TALLAHASSEE, Fla. - After decades of speculation, rumors - and even some evidence that was initially ignored - an archaeological investigation confirms dozens of slaves were buried under what is now Tallahassee's semi-private Capital City Country Club.

For years, golfers have unknowingly taken their shots atop sunken graves of cotton-plantation slaves near the Florida Capitol.

There are no plans to exhume the 40 bodies known to be resting under the greens. But civil rights leader Delaitre Hollinger, immediate past president of the Tallahassee NAACP branch, says it shouldn't be business as usual.

He's calling for a memorial in granite to properly honor the dead.

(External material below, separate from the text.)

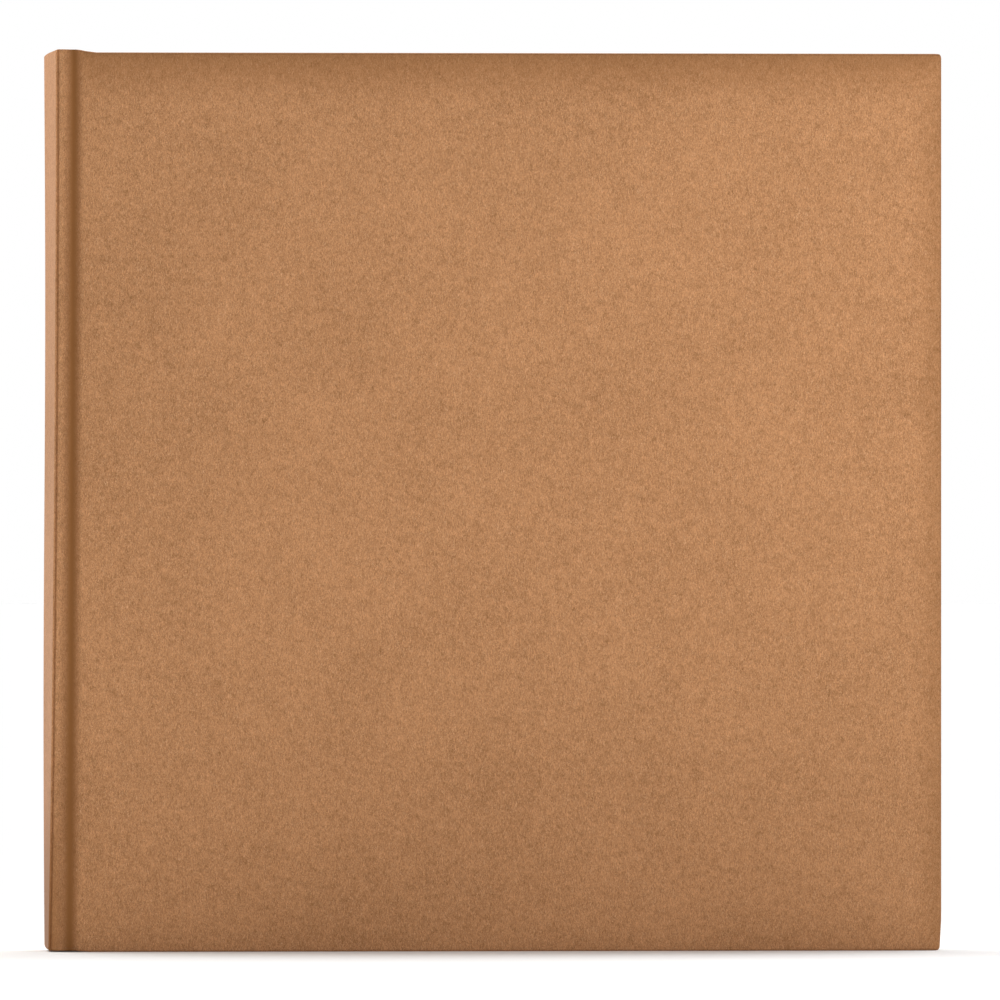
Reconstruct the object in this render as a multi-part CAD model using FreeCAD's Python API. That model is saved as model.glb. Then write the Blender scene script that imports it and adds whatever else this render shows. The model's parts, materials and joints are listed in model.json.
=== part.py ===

"I envision it being a sitting area where people can come and sit, and reflect," says Hollinger. "There also needs to be some sort of fence put up, where we keep golfers out of this general area, and that's going to take some work."

The property belongs to the City of Tallahassee, which commissioned the study, and so far, the country club owners appear to be amenable to proposed changes that will be the subject of future meetings.

It's thought there are more graves yet to be discovered on the sprawling property, which became a golf course in 1908.

Hollinger says the discovery has created a ripple effect with people coming forward with tips of other possible slave cemeteries around the region.

"We know that there are hundreds more, in Leon County alone, that we don't even know about," says Hollinger. "And so really, this is - it instills a great sense of pride, but this is just the beginning."

Leon County was the center of Florida's plantation economy during the antebellum days and had the state's highest concentration of slaves.

Hollinger kept digging into old newspaper archives that mentioned the burial site and contacted local elected officials to conduct a study. Researchers suspect there are about 1,500 unmarked slave and African-American cemeteries across the Sunshine State.